Health Literacy and Communication
Health literacy and communication is the area of health promotion concerned with how people obtain, understand, appraise, and use health information, and with how that information is conveyed by health systems, professionals, and media. It treats the fit between the demands a health system places on people and the skills and resources those people bring as a determinant of health in its own right.
Definition
Health literacy is the degree to which individuals have the capacity to obtain, process, understand, and communicate health information and services needed to make appropriate health decisions; health communication is the study and practice of conveying such information effectively across providers, systems, media, and the public.
Scope
This area orients the reader to the concept of health literacy, the ways it is measured, and the communication practices that make health information usable. Its topics span the assessment of individual and organizational health literacy, plain-language communication, cultural and linguistic factors, digital health literacy, and the evaluation of health information sources. It is a reference and educational overview, not clinical guidance.
Sub-topics
Core questions
- What capacities and system features determine whether people can find, understand, and use health information?
- How is health literacy conceptualized and measured at the individual and organizational levels?
- Which communication practices reduce the gap between the demands of health information and people's skills?

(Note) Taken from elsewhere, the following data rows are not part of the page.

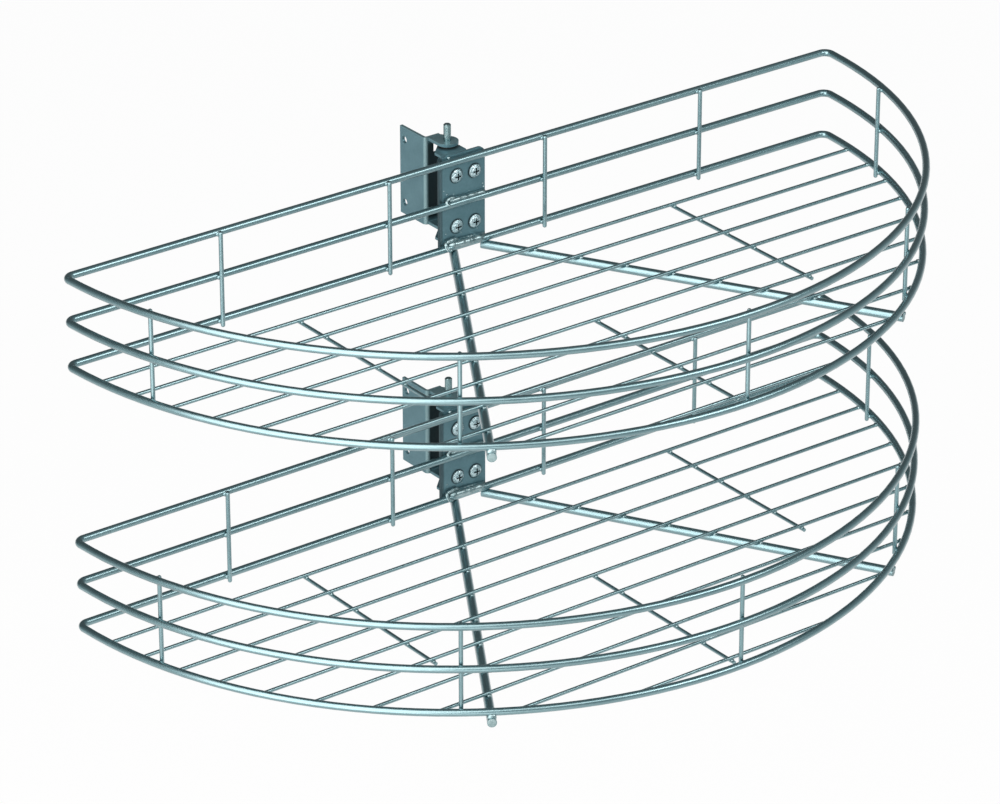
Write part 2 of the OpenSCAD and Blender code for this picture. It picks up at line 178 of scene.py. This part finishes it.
wireLook = dict(
    dark=(0.152, 0.282, 0.308, 1), light=(0.202, 0.348, 0.376, 1), metallic=1.0, rough=0.28, roughSwing=0.03,
    bump=0.01, lift=0.0002, cloudScale=26.0, fineScale=120.0, fineShare=0.25, fineLift=0.6, lacquer=1.0)
sheetLook = dict(
    dark=(0.080, 0.174, 0.205, 1), light=(0.116, 0.231, 0.267, 1), metallic=0.6, rough=0.3, roughSwing=0.1,
    bump=0.14, lift=0.0002, cloudScale=60.0, fineScale=420.0, fineShare=0.4, fineLift=0.5,
    # painted shade and painted highlight colours for the hinge's marks
    marks=sheetPaintedLight, paintedShade=(0.013, 0.026, 0.030, 1), paintedHighlight=(0.20, 0.315, 0.33, 1),
    share=dict(pocket=0.97, bend=0.8, edge=0.75, ear=0.45, earShadow=0.8, ring=0.9))
zincLook = dict(
    dark=(0.20, 0.34, 0.37, 1), light=(0.74, 0.91, 0.95, 1), metallic=1.0, rough=0.1, roughSwing=0.16,
    bump=0.9, lift=0.0005, cloudScale=420.0, fineScale=900.0, fineShare=0.3, fineLift=0.35,
    # painted shade colour for the screw's recess and rim
    marks=screwPaintedShade, paintedShade=(0.03, 0.05, 0.055, 1), share=dict(recess=0.95, rim=0.7))
nylonLook = dict(
    dark=(0.012, 0.016, 0.017, 1), light=(0.03, 0.036, 0.038, 1), metallic=0.0, rough=0.42, roughSwing=0.12,
    bump=0.25, lift=0.0002, cloudScale=120.0, fineScale=1100.0, fineShare=0.4, fineLift=0.5)
pinLook = dict(
    dark=(0.16, 0.27, 0.285, 1), light=(0.32, 0.45, 0.46, 1), metallic=1.0, rough=0.2, roughSwing=0.12,
    bump=0.08, lift=0.0002, cloudScale=120.0, fineScale=700.0, fineShare=0.4, fineLift=0.6)
weldLook = dict(
    dark=(0.115, 0.21, 0.225, 1), light=(0.38, 0.52, 0.54, 1), metallic=1.0, rough=0.3, roughSwing=0.1,
    bump=0.12, lift=0.0004, cloudScale=160.0, fineScale=500.0, fineShare=0.3, fineLift=0.2, lacquer=0.7)
cutLook = dict(
    dark=(0.18, 0.28, 0.29, 1), light=(0.31, 0.42, 0.43, 1), metallic=0.55, rough=0.4, roughSwing=0.15,
    bump=0.3, lift=0.0003, cloudScale=300.0, fineScale=1500.0, fineShare=0.5, fineLift=0.6)
finish = {
    "wire": makeFinish("wireCoat", wireLook),
    "sheet": makeFinish("sheetCoat", sheetLook),
    "zinc": makeFinish("brightZinc", zincLook),
    "nylon": makeFinish("bushNylon", nylonLook),
    "pin": makeFinish("pinSteel", pinLook),
    "weld": makeFinish("weldMetal", weldLook),
    "cut": makeFinish("cutEnd", cutLook),
}
for nodeName, node in nodes.items():
    slotName = node.data.materials[0].name
    node.data.materials[0] = finish["pin" if nodeName.endswith("pivot_pin") else slotName]
print("finishes on the frame's pieces")

# weld metal: each shelf is set out in mm from the middle of its floor rail's straight side
shelfZero = (13.5, -62.0, -44.5)
mm = 0.001
# the round front: radius to the wire's middle, centre behind the straight side, half the wire
rim = dict(radius=372.0, behind=16.0, wire=3.0)
# each rod's start, degrees of splay, end from the rim's centre, and half sizes of the metal run on to it
supportRods = dict(
    left=dict(x=-9.0, y=3.0, splay=-32.0, end=377.5, run=(3.7, 2.0, 3.2)),
    right=dict(x=19.0, y=3.0, splay=30.2, end=374.0, run=(2.4, 1.0, 1.8)))


def toFrame(point, height):
    x, y, z = (value + zero for value, zero in zip(point, shelfZero))
    return Vector((x, y, z + height)) * mm


def onRim(turn, radius, z):  # turn in degrees from the middle of the round front
    a = math.radians(turn)
    return Vector((radius * math.sin(a), rim["behind"] - radius * math.cos(a), z))


def closeRings(shape, rings, first, last):
    sides = len(rings[0])
    for here, there in zip(rings, rings[1:]):
        for k in range(sides):
            shape.faces.new((here[k], here[(k + 1) % sides], there[(k + 1) % sides], there[k]))
    for k in range(sides):
        shape.faces.new((first, rings[0][(k + 1) % sides], rings[0][k]))
        shape.faces.new((last, rings[-1][k], rings[-1][(k + 1) % sides]))


def nugget(shape, height, centre, radii, along=(1, 0, 0), unevenness=0.14, lumps=1.1, rings=6, sides=9):
    # a lump that has run round a joint: half sizes along, across and up
    centre, along = Vector(centre), Vector(along).normalized()
    across = Vector((0, 0, 1)).cross(along).normalized()
    up = along.cross(across)

    def point(polar, turn):
        way = along * math.cos(polar) * radii[0] + (
            across * math.cos(turn) * radii[1] + up * math.sin(turn) * radii[2]) * math.sin(polar)
        swell = 1.0 + unevenness * noise.noise((centre + way) * (lumps / max(radii)))
        return shape.verts.new(toFrame(centre + way * swell, height))

    made = []
    for i in range(1, rings + 1):
        made.append([point(math.pi * i / (rings + 1), 2 * math.pi * k / sides) for k in range(sides)])
    closeRings(shape, made, point(0.0, 0.0), point(math.pi, 0.0))


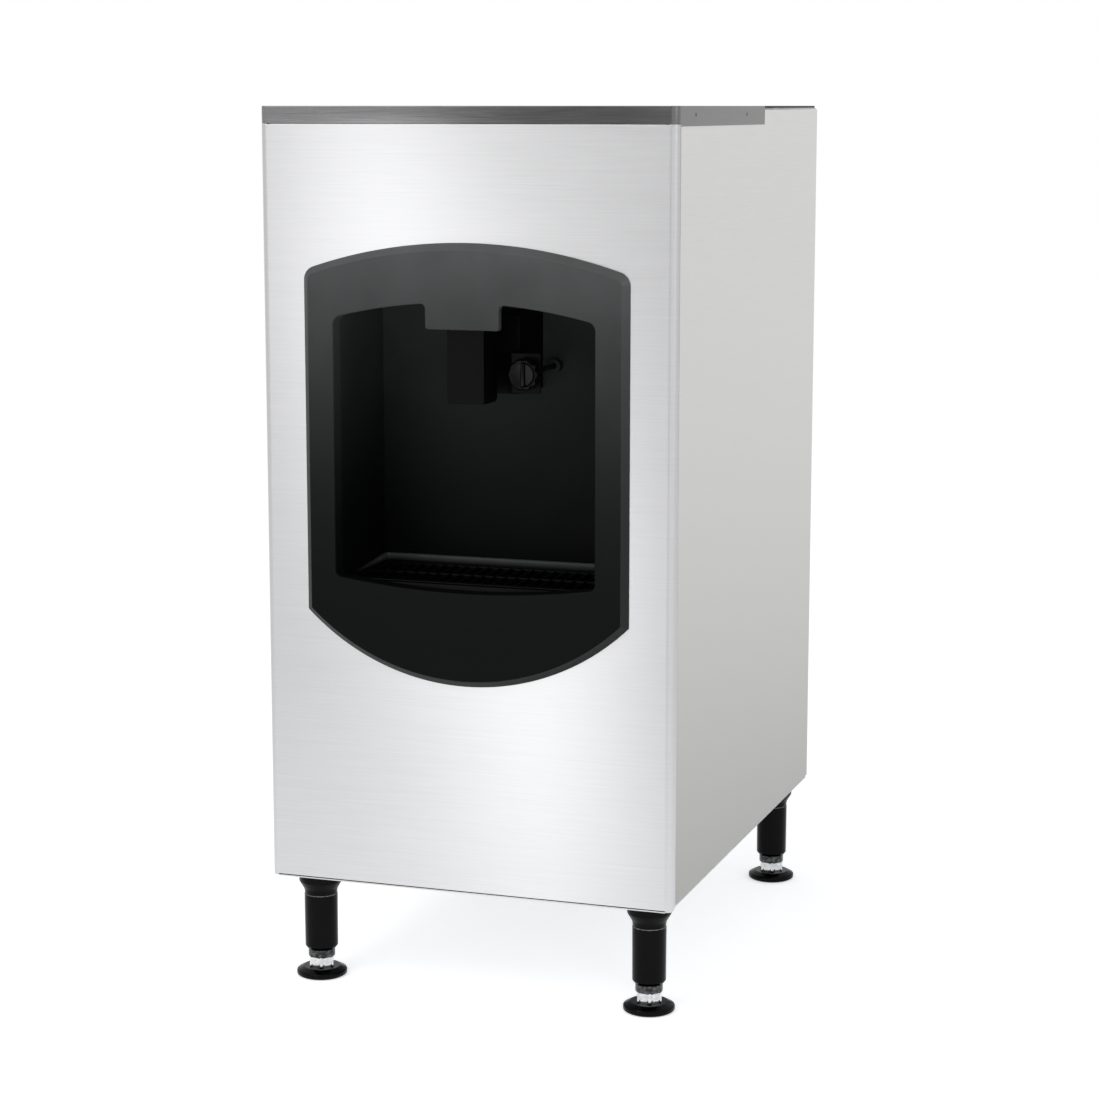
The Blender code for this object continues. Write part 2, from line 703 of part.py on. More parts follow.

- How do culture, language, and digital media shape access to and appraisal of health information?
Key concepts
- Health literacy as an individual capacity and as a system demand
- Organizational health literacy
- Plain language and readability
- Numeracy and risk communication
- Cultural and linguistic appropriateness
- Digital and eHealth literacy
- Appraisal of information quality
Key theories
- Functional, interactive, and critical health literacy
- Nutbeam distinguishes functional literacy (basic reading and numeracy for health), interactive literacy (skills to extract and apply information in changing circumstances), and critical literacy (the ability to critically analyse information and use it to exert control over life events), framing health literacy as an asset that can be built through education rather than only a risk factor.
Mechanisms
Health literacy operates at the interface between the demands and complexity of health information and services and the skills, knowledge, and supports available to the person navigating them. When the demands exceed a person's resources, comprehension and use of information falter; raising literacy-related skills, simplifying information, and lowering the literacy demands of the system can each narrow that gap. Reviews link limited health literacy to poorer use of services, weaker self-management, and worse health outcomes, which positions communication design as a modifiable point of intervention.
Clinical relevance
Health literacy and communication describe why health information is or is not usable and how that usability relates to outcomes; they inform how services and materials are designed and appraised. This area characterises population- and system-level patterns and educational principles; it does not provide individualized diagnostic or treatment advice.
Epidemiology
Population surveys in many countries find that a substantial share of adults have limited health literacy, with higher prevalence among older adults, people with less formal education, and some minority and migrant groups. Systematic reviews associate limited health literacy with lower use of preventive services, more hospitalizations, and poorer overall health, marking it as a recognised health disparity.
Evidence & guidelines
Systematic reviews synthesise the association between low health literacy and adverse outcomes and the effects of literacy-sensitive interventions, while consensus definitions and models provide shared conceptual ground for measurement and practice. Specific instruments and intervention designs are treated in the topic entries.
History
The phrase health literacy emerged in health education in the 1970s and was sharpened through the 1990s as instruments to measure reading and numeracy in medical contexts appeared. Nutbeam's 2000 reframing of health literacy as a graded asset and the systematic linking of limited literacy to outcomes in the 2000s established it as a public-health priority, and a 2012 systematic review consolidated competing definitions and models into integrated frameworks.
Debates
- Is health literacy a property of the individual or of the system?
- Early work treated health literacy mainly as an individual skill set, while later scholarship emphasises organizational health literacy and the literacy demands that systems impose, shifting some responsibility from the person to the institution.
Key figures
- Don Nutbeam
- Kristine Sorensen
- Nancy Berkman
- David W. Baker
Related topics
Seminal works
- nutbeam-2000
- sorensen-2012
- berkman-2011
Frequently asked questions
- What is the difference between health literacy and general literacy?
- General literacy concerns reading, writing, and numeracy in any context, while health literacy is the application of those and related skills specifically to obtaining, understanding, appraising, and using health information and services.
- Why is health literacy treated as a public-health issue?
- Because limited health literacy is common and is associated at the population level with poorer use of services and worse health outcomes, making it a recognised and potentially modifiable health disparity.